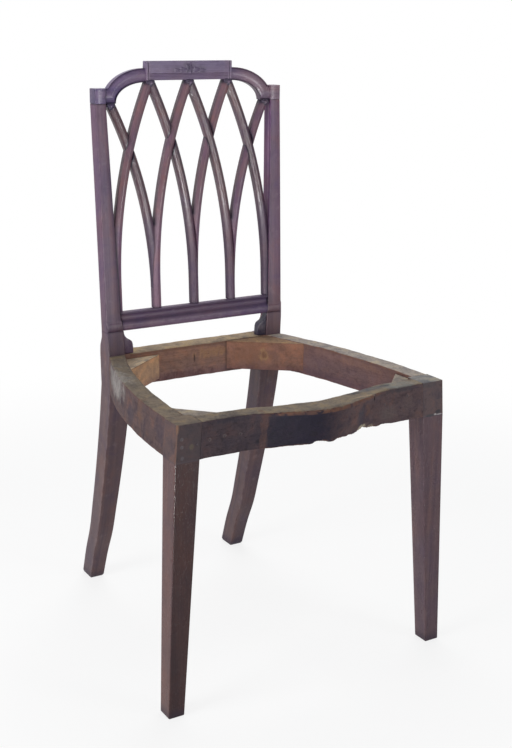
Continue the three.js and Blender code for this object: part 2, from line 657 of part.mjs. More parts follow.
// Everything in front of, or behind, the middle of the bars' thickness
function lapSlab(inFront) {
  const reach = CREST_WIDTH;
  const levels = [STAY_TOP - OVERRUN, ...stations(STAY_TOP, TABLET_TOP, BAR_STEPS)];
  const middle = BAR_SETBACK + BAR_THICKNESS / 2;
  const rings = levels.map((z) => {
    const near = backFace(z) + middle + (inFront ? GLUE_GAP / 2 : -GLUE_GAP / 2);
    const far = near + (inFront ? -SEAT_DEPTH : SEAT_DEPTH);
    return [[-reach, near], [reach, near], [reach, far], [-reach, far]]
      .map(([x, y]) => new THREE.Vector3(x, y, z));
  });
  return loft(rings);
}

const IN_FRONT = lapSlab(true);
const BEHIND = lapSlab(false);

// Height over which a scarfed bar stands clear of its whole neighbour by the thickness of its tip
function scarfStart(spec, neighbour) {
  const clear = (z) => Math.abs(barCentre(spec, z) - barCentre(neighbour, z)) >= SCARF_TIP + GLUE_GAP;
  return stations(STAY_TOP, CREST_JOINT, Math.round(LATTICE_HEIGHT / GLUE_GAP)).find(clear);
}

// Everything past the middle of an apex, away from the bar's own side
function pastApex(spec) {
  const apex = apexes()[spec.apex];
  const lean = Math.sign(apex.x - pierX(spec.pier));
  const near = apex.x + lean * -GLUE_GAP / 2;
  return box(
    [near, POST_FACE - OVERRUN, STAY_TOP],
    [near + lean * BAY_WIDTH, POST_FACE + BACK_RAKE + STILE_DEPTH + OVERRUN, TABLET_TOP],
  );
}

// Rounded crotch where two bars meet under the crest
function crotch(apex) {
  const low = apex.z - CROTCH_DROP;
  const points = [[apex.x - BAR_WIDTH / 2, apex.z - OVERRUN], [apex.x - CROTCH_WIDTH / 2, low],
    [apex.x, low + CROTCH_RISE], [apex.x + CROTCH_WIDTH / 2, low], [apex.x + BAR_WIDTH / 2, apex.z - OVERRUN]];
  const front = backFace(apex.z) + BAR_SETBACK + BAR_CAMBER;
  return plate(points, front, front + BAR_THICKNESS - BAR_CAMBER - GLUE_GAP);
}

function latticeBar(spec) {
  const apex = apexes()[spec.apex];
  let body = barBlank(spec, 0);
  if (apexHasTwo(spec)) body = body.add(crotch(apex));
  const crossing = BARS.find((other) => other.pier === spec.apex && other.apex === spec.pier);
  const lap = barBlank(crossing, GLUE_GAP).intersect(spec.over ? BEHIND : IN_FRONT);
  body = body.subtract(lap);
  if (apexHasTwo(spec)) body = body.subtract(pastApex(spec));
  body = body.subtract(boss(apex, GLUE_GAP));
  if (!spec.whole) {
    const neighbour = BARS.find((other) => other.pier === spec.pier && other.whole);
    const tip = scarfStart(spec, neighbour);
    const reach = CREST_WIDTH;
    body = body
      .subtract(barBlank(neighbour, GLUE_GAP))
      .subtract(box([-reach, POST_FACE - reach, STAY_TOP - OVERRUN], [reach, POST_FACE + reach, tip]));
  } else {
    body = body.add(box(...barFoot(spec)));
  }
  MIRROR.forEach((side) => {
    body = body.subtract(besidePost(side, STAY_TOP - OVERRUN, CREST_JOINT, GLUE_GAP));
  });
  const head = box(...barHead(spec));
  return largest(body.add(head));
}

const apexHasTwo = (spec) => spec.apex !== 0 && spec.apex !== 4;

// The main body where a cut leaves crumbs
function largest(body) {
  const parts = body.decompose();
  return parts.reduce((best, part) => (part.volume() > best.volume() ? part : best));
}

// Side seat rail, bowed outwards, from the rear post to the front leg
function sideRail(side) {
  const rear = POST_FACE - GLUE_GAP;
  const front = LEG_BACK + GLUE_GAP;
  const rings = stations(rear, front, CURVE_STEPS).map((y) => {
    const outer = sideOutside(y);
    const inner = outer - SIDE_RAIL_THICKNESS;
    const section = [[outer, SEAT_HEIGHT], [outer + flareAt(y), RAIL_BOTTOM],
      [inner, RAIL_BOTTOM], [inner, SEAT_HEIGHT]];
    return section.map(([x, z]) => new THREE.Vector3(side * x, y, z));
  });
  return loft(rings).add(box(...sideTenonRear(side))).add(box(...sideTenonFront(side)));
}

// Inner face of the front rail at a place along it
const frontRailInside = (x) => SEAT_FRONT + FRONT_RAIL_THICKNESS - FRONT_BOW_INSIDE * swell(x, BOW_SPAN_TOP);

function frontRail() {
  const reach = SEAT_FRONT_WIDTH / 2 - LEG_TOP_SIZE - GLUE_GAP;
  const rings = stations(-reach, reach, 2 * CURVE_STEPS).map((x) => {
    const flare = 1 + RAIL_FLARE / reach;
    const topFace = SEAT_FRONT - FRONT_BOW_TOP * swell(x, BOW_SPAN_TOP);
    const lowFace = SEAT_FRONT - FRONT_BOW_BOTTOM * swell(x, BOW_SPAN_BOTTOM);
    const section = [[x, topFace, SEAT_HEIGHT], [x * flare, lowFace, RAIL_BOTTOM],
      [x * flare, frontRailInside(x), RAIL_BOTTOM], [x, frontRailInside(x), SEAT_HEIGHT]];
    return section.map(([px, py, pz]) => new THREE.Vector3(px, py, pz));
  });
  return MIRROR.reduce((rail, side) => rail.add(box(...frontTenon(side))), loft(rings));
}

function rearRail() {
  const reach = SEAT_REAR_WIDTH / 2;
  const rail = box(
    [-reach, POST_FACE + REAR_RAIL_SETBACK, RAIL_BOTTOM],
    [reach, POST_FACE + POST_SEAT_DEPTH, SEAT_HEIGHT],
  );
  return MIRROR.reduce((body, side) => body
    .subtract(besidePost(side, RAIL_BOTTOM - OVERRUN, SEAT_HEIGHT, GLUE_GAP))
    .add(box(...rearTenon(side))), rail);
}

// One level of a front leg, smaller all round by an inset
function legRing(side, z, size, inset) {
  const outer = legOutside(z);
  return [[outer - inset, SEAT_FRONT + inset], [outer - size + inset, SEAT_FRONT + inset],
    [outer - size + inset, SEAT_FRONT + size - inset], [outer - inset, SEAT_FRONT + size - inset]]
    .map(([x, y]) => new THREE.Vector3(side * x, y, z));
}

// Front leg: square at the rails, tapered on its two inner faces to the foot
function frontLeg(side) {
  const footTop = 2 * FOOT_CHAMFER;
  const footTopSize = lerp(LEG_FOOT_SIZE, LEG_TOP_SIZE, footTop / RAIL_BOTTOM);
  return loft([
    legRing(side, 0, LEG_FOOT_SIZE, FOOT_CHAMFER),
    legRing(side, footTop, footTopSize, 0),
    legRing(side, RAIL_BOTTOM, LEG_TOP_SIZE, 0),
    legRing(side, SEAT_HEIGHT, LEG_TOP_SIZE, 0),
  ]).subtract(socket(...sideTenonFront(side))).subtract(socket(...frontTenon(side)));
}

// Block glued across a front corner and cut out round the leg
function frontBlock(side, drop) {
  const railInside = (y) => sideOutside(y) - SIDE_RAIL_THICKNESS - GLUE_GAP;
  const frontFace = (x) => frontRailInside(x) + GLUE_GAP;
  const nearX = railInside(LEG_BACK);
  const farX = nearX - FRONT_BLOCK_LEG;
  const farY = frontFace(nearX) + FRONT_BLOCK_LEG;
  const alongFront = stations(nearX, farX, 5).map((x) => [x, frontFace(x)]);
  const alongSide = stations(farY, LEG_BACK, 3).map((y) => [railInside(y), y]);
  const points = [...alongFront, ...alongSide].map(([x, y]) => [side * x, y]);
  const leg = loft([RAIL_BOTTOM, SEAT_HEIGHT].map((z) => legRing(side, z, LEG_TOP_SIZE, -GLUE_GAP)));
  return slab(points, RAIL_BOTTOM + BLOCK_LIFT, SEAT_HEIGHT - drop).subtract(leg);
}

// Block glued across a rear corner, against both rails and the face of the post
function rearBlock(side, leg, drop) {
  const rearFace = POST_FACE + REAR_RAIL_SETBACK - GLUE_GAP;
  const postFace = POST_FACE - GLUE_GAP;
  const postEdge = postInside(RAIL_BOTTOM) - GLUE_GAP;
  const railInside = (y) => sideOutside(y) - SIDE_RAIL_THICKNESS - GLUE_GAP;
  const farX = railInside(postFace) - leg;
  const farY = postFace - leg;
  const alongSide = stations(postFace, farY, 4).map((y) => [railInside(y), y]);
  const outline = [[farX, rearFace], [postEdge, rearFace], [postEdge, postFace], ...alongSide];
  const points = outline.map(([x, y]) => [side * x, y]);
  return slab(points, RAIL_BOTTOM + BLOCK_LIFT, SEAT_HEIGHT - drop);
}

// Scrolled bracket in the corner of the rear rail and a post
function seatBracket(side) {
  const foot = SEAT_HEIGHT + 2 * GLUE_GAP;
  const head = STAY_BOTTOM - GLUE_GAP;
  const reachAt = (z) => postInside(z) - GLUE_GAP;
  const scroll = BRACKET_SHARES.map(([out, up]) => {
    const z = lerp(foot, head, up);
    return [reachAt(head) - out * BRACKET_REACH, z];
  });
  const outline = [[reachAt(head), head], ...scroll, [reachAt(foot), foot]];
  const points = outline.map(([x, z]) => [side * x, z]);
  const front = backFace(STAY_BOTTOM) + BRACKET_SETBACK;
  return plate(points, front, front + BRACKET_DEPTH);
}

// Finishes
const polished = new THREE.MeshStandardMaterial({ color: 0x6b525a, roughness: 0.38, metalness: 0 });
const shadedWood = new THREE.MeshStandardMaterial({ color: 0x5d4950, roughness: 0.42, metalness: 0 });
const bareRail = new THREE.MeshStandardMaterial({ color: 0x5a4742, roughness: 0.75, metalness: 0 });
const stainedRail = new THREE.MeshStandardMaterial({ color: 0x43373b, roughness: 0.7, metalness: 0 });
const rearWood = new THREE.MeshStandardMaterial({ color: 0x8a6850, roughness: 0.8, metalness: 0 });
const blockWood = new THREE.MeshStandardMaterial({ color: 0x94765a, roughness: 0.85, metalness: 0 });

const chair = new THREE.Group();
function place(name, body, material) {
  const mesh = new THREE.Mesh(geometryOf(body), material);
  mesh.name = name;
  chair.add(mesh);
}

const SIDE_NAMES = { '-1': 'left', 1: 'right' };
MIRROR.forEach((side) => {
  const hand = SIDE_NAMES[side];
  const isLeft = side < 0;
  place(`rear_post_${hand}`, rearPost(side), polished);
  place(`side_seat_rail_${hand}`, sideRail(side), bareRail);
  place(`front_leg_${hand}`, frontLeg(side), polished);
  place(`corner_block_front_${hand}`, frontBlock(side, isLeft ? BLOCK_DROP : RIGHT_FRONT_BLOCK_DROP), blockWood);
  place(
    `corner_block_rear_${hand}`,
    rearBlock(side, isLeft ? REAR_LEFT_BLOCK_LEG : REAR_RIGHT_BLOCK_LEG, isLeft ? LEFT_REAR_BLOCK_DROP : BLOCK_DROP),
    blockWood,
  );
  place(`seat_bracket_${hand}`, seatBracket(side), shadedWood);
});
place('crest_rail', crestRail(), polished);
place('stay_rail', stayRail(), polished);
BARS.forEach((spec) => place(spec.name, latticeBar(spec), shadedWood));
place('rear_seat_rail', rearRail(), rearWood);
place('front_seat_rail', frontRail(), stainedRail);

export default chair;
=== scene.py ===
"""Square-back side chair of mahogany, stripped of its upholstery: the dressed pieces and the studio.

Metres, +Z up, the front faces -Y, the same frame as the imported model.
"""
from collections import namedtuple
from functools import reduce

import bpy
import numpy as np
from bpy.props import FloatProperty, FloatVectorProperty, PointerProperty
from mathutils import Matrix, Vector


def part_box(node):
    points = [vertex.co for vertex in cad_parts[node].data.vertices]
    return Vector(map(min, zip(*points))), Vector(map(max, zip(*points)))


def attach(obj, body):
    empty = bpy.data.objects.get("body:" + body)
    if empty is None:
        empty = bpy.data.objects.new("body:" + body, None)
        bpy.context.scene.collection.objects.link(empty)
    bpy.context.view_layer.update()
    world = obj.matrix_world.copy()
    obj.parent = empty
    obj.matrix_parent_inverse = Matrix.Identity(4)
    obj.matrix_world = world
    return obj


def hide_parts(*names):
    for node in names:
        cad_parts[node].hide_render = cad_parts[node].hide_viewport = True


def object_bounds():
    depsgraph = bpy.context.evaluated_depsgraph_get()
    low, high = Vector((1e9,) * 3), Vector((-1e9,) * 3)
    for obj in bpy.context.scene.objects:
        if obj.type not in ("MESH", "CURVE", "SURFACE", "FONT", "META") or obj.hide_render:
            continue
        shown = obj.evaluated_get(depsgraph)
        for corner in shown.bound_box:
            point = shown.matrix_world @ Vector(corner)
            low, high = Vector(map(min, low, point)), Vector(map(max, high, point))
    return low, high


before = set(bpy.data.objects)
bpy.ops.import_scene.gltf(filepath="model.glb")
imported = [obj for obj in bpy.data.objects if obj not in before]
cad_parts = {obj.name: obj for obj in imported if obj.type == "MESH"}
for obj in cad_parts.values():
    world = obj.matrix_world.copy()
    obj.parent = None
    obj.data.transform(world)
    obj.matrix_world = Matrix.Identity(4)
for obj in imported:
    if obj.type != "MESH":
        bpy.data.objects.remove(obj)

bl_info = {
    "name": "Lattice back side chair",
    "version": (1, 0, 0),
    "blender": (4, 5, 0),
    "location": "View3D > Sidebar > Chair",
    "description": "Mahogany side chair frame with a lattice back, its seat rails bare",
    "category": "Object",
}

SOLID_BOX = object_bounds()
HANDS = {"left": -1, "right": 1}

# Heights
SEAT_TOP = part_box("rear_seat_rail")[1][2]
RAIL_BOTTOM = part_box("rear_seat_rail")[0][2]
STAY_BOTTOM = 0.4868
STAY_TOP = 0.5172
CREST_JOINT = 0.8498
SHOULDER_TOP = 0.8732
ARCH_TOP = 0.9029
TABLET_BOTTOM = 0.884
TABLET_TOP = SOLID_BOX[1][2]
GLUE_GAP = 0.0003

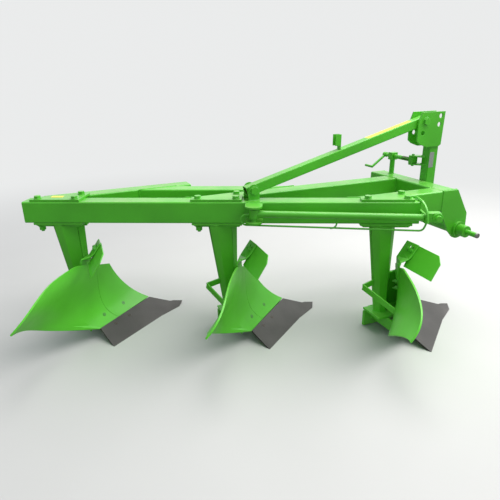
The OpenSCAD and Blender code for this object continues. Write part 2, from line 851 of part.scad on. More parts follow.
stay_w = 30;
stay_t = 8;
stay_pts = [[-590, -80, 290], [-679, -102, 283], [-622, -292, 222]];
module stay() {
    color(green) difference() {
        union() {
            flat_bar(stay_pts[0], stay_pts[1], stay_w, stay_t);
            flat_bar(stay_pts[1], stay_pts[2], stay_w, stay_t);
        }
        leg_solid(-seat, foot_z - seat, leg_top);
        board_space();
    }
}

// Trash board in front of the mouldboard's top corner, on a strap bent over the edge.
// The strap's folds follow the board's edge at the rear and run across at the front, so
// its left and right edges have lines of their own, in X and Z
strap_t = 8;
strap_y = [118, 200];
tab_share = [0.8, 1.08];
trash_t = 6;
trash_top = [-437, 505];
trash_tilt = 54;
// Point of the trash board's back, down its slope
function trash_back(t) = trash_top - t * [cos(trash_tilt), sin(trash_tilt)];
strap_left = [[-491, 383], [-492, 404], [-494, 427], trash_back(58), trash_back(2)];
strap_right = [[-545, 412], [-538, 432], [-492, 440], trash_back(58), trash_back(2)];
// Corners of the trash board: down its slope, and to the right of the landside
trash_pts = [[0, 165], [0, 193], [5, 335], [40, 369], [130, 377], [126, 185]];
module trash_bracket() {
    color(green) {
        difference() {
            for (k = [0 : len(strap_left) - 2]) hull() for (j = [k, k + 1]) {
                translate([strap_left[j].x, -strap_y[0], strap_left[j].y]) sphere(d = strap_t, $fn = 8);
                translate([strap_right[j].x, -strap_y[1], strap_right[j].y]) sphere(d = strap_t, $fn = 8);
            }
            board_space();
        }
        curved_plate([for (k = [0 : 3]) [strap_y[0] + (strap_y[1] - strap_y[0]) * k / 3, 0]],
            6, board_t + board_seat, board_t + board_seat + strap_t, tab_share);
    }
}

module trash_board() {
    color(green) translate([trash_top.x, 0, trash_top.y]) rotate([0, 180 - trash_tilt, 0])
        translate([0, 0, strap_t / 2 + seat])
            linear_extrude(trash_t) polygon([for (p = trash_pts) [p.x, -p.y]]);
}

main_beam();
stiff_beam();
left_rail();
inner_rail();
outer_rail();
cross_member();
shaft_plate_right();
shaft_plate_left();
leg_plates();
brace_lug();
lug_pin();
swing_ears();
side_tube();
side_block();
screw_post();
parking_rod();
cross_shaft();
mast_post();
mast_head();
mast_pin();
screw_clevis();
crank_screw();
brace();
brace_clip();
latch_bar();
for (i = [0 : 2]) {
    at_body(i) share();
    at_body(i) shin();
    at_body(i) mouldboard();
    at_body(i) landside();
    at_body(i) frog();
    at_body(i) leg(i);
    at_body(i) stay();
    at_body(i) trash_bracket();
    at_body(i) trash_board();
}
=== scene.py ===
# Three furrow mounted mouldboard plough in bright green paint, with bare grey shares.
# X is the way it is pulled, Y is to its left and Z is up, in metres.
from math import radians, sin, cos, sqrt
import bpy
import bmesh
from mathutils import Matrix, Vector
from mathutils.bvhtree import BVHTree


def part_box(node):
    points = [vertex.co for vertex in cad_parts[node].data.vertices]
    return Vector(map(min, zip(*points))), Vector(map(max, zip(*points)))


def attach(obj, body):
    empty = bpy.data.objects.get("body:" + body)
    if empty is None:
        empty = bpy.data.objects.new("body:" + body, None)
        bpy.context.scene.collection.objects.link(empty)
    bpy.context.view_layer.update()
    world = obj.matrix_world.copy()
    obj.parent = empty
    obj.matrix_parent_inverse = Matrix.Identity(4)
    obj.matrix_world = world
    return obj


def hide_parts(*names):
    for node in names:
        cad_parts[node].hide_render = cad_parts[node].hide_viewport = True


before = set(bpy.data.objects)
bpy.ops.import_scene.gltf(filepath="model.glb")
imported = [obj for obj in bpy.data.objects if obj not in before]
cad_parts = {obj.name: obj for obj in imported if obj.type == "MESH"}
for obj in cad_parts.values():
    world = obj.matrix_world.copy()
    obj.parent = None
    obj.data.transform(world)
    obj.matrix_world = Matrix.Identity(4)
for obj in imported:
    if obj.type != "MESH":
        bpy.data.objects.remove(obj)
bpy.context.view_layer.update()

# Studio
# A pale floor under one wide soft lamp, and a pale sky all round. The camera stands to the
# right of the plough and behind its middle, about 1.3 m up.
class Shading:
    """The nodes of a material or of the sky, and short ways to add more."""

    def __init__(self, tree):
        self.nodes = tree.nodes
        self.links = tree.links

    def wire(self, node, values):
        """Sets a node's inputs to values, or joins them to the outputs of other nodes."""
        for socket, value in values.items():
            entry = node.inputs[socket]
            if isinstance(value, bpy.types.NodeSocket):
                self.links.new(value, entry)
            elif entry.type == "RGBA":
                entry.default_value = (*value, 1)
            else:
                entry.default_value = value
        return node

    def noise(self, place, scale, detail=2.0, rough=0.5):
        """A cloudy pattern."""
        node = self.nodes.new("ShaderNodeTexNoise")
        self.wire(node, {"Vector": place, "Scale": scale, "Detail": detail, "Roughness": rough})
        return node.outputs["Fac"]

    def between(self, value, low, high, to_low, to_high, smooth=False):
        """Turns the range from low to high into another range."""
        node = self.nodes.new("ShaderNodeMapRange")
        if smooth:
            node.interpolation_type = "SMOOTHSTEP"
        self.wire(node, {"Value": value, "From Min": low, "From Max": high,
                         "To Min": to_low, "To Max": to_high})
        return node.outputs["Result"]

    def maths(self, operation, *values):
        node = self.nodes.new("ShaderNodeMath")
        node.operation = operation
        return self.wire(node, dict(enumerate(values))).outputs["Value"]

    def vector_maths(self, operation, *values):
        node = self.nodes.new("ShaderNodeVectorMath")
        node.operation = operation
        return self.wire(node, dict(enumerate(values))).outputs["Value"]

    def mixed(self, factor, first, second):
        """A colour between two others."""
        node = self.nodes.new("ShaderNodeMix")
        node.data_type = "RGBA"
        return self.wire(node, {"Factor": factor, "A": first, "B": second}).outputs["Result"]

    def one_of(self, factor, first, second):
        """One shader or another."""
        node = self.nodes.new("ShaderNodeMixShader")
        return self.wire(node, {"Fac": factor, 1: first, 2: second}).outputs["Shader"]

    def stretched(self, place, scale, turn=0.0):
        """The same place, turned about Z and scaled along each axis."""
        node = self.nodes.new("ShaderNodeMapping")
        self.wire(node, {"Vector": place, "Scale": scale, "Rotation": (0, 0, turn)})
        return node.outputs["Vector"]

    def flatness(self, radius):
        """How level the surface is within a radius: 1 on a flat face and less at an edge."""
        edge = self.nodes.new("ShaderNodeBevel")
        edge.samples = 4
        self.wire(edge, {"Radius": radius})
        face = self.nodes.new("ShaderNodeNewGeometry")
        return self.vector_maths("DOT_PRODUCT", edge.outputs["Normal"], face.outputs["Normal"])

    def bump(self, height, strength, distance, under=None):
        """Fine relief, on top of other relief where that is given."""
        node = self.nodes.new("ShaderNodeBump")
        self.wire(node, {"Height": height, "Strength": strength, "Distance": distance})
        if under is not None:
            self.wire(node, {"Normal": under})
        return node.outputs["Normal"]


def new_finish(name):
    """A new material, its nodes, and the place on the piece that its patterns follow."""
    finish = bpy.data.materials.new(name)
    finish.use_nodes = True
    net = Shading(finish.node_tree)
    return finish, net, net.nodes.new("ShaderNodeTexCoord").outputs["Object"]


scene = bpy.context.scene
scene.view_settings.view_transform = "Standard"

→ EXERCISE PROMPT
From the records above, give again exactly the lines running from the line with "function place(name, body, material)" to the line with "depsgraph = bpy.context.evaluated_depsgraph_get()", inclusive.

→ TASK ANSWER
function place(name, body, material) {
  const mesh = new THREE.Mesh(geometryOf(body), material);
  mesh.name = name;
  chair.add(mesh);
}

const SIDE_NAMES = { '-1': 'left', 1: 'right' };
MIRROR.forEach((side) => {
  const hand = SIDE_NAMES[side];
  const isLeft = side < 0;
  place(`rear_post_${hand}`, rearPost(side), polished);
  place(`side_seat_rail_${hand}`, sideRail(side), bareRail);
  place(`front_leg_${hand}`, frontLeg(side), polished);
  place(`corner_block_front_${hand}`, frontBlock(side, isLeft ? BLOCK_DROP : RIGHT_FRONT_BLOCK_DROP), blockWood);
  place(
    `corner_block_rear_${hand}`,
    rearBlock(side, isLeft ? REAR_LEFT_BLOCK_LEG : REAR_RIGHT_BLOCK_LEG, isLeft ? LEFT_REAR_BLOCK_DROP : BLOCK_DROP),
    blockWood,
  );
  place(`seat_bracket_${hand}`, seatBracket(side), shadedWood);
});
place('crest_rail', crestRail(), polished);
place('stay_rail', stayRail(), polished);
BARS.forEach((spec) => place(spec.name, latticeBar(spec), shadedWood));
place('rear_seat_rail', rearRail(), rearWood);
place('front_seat_rail', frontRail(), stainedRail);

export default chair;
=== scene.py ===
"""Square-back side chair of mahogany, stripped of its upholstery: the dressed pieces and the studio.

Metres, +Z up, the front faces -Y, the same frame as the imported model.
"""
from collections import namedtuple
from functools import reduce

import bpy
import numpy as np
from bpy.props import FloatProperty, FloatVectorProperty, PointerProperty
from mathutils import Matrix, Vector


def part_box(node):
    points = [vertex.co for vertex in cad_parts[node].data.vertices]
    return Vector(map(min, zip(*points))), Vector(map(max, zip(*points)))


def attach(obj, body):
    empty = bpy.data.objects.get("body:" + body)
    if empty is None:
        empty = bpy.data.objects.new("body:" + body, None)
        bpy.context.scene.collection.objects.link(empty)
    bpy.context.view_layer.update()
    world = obj.matrix_world.copy()
    obj.parent = empty
    obj.matrix_parent_inverse = Matrix.Identity(4)
    obj.matrix_world = world
    return obj


def hide_parts(*names):
    for node in names:
        cad_parts[node].hide_render = cad_parts[node].hide_viewport = True


def object_bounds():
    depsgraph = bpy.context.evaluated_depsgraph_get()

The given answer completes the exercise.